I don’t know what it means to fear, what Ellen Page may fear. As a tall, white, straight, Anglo-Saxon North American male who has managed to hang onto his health (knock wood) while working his way into a privileged position, I may never know what it’s like to face the kind of overt and ugly hatred that still percolates inside certain bigots.
Even if we don’t face hatred or danger, we can try to imagine it. Even if we aren’t protesting the poisoning of our well water at Sochi, or trying to blog honestly in Beijing, even if we aren’t a girl carrying her books to school in Pakistan; even if we aren’t Christians trying to worship in Saudi Arabia – no matter how “safe” we may feel or be, especially if we feel safe – it is our moral obligation to try and put ourselves in the very small shoes of Ellen Page.
It’s not that difficult. Fear is not reserved to life’s natural targets. We all know it. Think about the parts of yourself that are most fragile, most intimate, most buried inside – the parts you may not love in yourself, the parts others may turn away from. Picture the humiliation of being shunned or mocked. Now imagine yourself standing in front of one person, then five people, then a ballroom of people, saying it out loud. Go ahead, say it: “I am…”
Whatever you are, in your life there may well be reasons to fear saying it. The things that I may be or believe, that I am afraid to say, remain unsaid. My reasons for not saying them are the same ones you have: I don’t trust other people with the truth. I cannot fairly compare the sheltering of personal truths like mine, to the life experience of a woman or man who has felt compelled to hide their sexual orientation. But I know what it means to expect punishment for being honest. Maybe if we imagine a world where a straight person must pretend to be gay, we might get some sense of the uniquely soul-devouring hurt inside that closet.

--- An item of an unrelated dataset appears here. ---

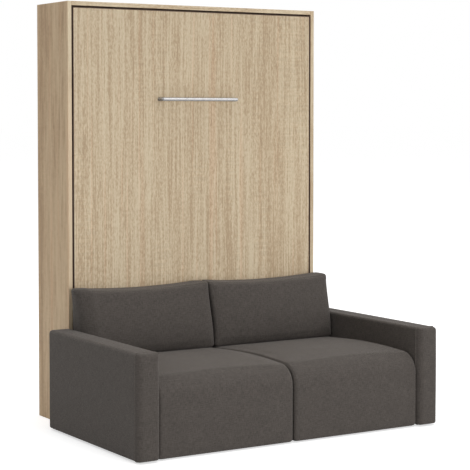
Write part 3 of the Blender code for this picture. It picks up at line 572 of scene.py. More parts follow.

Unlike Ellen Page, I can only imagine it. But like her – and like you – I’ve been afraid to be true to myself. For me it is always the same: I feel something very deeply, but fear saying it will alienate or injure someone. So I keep silent. Many summers ago, after a long and miserable stretch of unrequited love, I somehow found the guts to say it out loud. My body trembled, my stomach churned. It was a hopeless case (so was I) and as expected, she was not on the same page. Yet the moment the words left my lips, it was like a rock had been pulled from inside my chest. I remember a sense of lightness and joy – truly joy – as I walked down the stairs of that old house, out into that sultry, thick summer night. For once, I had given my feelings a chance, I had been true to myself. She didn’t love me but hell, just for a moment, it felt like I did. I was blissfully happy.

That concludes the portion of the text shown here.